What you should do: From the records below, transcribe only the lines running from the one with "const plate = new THREE.Shape();" through the one with "the imported solids.". Keep both of those end lines.

Modeling code records
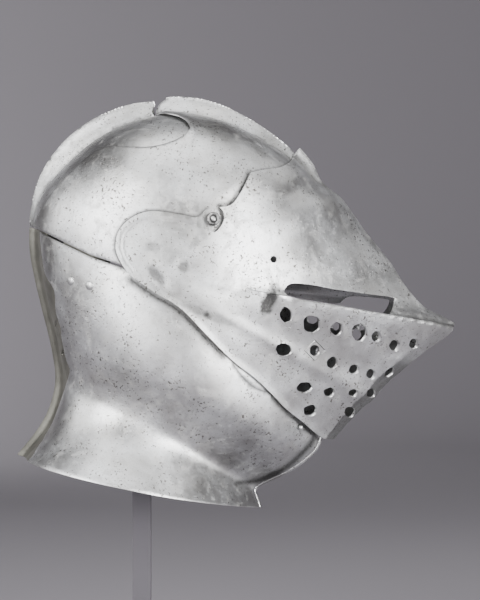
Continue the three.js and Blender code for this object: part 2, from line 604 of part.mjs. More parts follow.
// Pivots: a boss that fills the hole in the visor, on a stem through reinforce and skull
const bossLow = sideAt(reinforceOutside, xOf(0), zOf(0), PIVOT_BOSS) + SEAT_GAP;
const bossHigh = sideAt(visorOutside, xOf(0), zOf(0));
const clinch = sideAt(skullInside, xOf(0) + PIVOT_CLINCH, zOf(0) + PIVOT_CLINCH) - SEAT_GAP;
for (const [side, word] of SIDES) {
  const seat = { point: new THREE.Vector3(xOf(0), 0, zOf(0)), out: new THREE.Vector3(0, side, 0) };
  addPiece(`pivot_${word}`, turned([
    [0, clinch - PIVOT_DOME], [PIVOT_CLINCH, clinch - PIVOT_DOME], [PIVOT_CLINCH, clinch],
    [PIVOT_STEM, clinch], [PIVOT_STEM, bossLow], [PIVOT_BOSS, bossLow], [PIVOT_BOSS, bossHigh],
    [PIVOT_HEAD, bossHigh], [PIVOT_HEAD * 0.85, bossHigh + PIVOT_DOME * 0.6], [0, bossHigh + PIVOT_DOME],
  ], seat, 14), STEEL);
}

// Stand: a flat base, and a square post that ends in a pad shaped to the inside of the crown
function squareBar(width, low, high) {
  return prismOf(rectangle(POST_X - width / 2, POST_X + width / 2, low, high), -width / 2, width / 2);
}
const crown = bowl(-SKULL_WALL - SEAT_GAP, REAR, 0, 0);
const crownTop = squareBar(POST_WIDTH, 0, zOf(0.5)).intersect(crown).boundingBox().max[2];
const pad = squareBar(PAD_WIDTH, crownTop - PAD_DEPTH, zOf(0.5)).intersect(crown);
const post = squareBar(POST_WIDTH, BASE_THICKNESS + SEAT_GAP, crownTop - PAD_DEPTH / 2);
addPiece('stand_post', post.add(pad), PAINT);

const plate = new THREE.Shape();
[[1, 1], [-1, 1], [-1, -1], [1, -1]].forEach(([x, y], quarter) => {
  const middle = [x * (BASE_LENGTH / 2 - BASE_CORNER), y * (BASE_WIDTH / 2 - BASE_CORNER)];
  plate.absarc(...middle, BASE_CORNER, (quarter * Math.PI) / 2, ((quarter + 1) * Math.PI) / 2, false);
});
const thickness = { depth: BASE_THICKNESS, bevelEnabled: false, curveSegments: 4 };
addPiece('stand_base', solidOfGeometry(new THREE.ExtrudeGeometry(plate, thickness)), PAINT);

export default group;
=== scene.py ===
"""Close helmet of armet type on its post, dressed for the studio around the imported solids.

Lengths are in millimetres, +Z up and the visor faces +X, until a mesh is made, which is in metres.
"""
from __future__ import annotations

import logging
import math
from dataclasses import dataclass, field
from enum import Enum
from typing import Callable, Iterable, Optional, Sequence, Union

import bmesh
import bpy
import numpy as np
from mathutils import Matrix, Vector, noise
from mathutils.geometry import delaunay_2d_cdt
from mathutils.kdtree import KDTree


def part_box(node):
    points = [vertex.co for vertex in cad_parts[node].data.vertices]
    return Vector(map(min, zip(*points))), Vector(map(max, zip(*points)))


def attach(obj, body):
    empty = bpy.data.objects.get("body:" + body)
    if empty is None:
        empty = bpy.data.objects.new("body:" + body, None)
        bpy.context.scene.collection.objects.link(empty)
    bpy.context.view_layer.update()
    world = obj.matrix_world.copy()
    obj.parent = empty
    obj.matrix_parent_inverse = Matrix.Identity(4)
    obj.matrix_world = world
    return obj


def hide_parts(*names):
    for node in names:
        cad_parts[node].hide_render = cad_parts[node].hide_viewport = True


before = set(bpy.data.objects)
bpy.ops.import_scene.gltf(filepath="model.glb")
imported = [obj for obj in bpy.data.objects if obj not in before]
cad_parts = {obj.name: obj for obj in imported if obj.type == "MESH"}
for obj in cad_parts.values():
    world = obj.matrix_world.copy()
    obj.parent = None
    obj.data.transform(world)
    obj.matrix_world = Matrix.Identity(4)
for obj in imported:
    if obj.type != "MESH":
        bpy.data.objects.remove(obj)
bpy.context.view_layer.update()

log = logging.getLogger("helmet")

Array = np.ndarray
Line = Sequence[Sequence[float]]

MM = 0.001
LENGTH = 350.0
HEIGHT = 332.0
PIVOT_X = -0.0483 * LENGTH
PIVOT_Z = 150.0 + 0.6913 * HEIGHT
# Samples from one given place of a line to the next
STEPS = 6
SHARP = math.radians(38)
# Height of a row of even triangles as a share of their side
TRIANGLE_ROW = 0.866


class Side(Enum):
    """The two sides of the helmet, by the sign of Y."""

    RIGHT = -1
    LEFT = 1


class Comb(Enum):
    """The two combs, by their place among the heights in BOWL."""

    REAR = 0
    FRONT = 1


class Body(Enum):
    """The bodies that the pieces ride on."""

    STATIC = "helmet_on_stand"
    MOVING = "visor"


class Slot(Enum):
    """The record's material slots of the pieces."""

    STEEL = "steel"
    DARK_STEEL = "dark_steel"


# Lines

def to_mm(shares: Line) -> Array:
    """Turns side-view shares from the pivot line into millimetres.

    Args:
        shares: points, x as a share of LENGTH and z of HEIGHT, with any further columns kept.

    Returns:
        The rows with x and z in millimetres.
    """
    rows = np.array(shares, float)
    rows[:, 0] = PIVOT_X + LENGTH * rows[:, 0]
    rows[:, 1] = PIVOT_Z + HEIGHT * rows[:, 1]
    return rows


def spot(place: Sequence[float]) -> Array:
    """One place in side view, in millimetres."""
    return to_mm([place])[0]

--

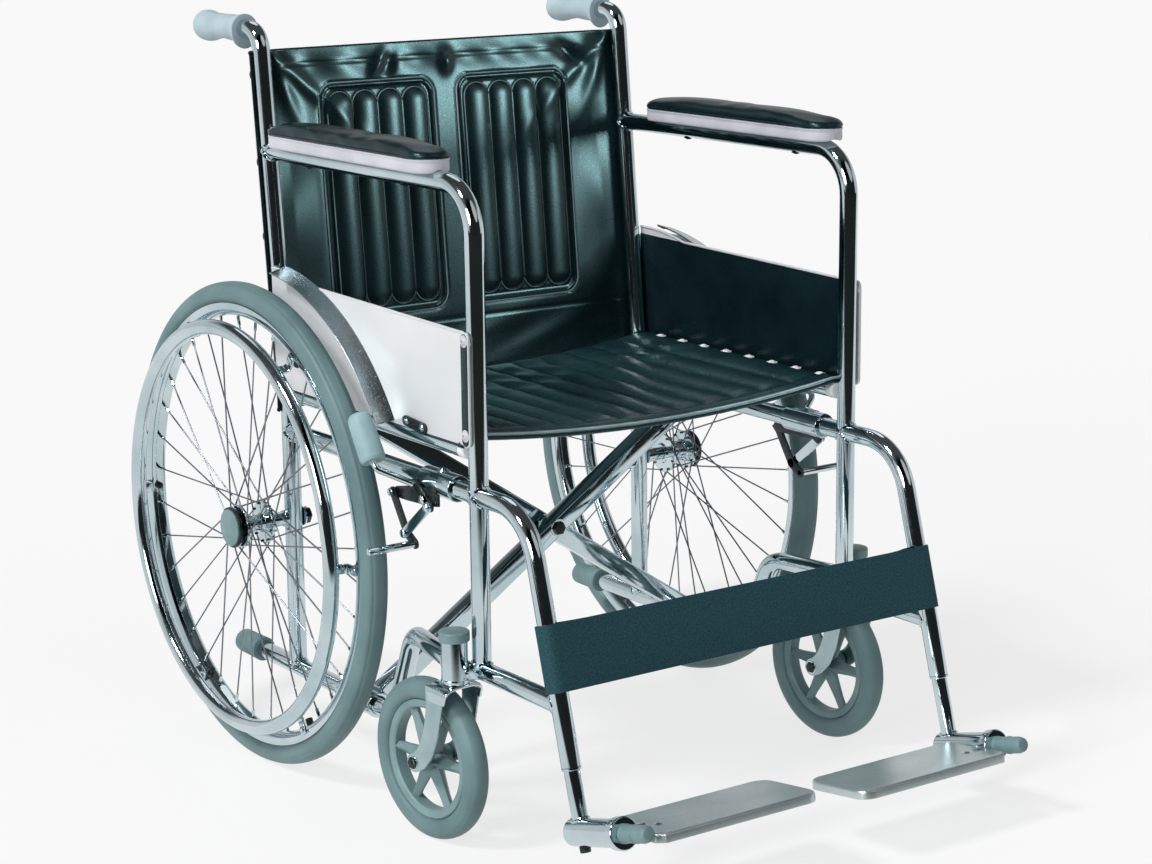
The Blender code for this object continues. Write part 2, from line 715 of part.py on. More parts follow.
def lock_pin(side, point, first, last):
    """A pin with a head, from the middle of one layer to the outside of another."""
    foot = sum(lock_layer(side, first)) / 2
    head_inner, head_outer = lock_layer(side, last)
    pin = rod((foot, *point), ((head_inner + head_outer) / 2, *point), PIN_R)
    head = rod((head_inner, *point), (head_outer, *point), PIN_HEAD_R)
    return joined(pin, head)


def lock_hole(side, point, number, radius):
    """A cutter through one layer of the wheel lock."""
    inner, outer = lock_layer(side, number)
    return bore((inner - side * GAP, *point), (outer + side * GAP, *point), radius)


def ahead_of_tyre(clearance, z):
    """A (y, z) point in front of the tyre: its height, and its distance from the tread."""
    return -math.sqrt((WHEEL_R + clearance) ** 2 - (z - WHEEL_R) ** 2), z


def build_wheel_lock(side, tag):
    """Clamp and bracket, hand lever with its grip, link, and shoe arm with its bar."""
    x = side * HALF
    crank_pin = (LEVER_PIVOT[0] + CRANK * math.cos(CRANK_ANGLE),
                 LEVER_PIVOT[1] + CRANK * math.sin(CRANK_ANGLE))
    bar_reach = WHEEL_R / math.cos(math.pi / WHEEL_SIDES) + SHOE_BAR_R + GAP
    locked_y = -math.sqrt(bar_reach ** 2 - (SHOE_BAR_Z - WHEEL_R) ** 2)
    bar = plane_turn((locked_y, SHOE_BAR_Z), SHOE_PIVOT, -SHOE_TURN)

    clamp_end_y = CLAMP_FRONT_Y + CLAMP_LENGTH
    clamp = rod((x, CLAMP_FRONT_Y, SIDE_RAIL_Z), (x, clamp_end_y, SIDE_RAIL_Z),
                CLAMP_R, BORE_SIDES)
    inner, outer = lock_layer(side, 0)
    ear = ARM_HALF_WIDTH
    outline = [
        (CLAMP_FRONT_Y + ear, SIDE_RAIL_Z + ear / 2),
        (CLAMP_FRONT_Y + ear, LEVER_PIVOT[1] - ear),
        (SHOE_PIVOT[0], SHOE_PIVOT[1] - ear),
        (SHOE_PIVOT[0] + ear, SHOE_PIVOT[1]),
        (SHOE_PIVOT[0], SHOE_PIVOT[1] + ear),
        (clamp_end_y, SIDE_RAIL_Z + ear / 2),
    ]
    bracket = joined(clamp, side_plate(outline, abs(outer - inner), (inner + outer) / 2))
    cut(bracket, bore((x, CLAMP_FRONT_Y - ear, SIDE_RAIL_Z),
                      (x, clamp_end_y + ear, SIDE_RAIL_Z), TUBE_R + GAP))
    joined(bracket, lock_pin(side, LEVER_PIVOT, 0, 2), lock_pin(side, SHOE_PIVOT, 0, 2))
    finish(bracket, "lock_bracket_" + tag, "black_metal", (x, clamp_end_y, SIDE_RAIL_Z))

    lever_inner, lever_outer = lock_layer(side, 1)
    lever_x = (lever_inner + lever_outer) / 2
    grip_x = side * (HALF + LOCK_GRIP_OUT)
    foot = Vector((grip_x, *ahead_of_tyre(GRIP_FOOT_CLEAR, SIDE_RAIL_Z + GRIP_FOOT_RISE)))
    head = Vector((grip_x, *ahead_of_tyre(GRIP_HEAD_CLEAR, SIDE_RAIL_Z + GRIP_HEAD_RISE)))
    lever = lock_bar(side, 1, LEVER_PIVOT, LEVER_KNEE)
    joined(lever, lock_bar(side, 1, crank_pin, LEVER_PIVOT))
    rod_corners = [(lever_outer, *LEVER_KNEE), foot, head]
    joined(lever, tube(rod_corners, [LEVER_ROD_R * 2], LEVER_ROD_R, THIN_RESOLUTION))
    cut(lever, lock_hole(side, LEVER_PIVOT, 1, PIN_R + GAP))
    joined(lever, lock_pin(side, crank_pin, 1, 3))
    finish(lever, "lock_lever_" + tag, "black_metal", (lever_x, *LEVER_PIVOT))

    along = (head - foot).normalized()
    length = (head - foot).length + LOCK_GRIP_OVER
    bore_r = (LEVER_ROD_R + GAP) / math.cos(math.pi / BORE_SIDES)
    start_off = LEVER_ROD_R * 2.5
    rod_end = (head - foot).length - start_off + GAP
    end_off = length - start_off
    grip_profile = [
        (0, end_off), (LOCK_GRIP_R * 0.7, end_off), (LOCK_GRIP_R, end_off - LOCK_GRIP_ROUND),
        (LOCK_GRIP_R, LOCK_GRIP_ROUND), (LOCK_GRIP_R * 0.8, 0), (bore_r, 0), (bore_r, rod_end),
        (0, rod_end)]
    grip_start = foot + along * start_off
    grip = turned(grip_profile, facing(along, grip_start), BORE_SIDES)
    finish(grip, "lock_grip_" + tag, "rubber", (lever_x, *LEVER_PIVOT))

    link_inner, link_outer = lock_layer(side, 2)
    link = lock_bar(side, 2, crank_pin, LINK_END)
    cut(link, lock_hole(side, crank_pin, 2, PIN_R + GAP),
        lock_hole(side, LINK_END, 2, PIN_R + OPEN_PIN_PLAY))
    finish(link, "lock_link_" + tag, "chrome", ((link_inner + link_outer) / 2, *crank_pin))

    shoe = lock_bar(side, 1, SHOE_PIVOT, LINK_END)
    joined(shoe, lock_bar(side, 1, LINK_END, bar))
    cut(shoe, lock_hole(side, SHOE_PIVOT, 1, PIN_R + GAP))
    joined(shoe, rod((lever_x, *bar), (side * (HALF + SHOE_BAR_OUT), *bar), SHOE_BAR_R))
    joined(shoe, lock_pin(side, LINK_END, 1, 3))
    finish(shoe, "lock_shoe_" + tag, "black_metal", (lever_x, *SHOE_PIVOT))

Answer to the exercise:
const plate = new THREE.Shape();
[[1, 1], [-1, 1], [-1, -1], [1, -1]].forEach(([x, y], quarter) => {
  const middle = [x * (BASE_LENGTH / 2 - BASE_CORNER), y * (BASE_WIDTH / 2 - BASE_CORNER)];
  plate.absarc(...middle, BASE_CORNER, (quarter * Math.PI) / 2, ((quarter + 1) * Math.PI) / 2, false);
});
const thickness = { depth: BASE_THICKNESS, bevelEnabled: false, curveSegments: 4 };
addPiece('stand_base', solidOfGeometry(new THREE.ExtrudeGeometry(plate, thickness)), PAINT);

export default group;
=== scene.py ===
"""Close helmet of armet type on its post, dressed for the studio around the imported solids.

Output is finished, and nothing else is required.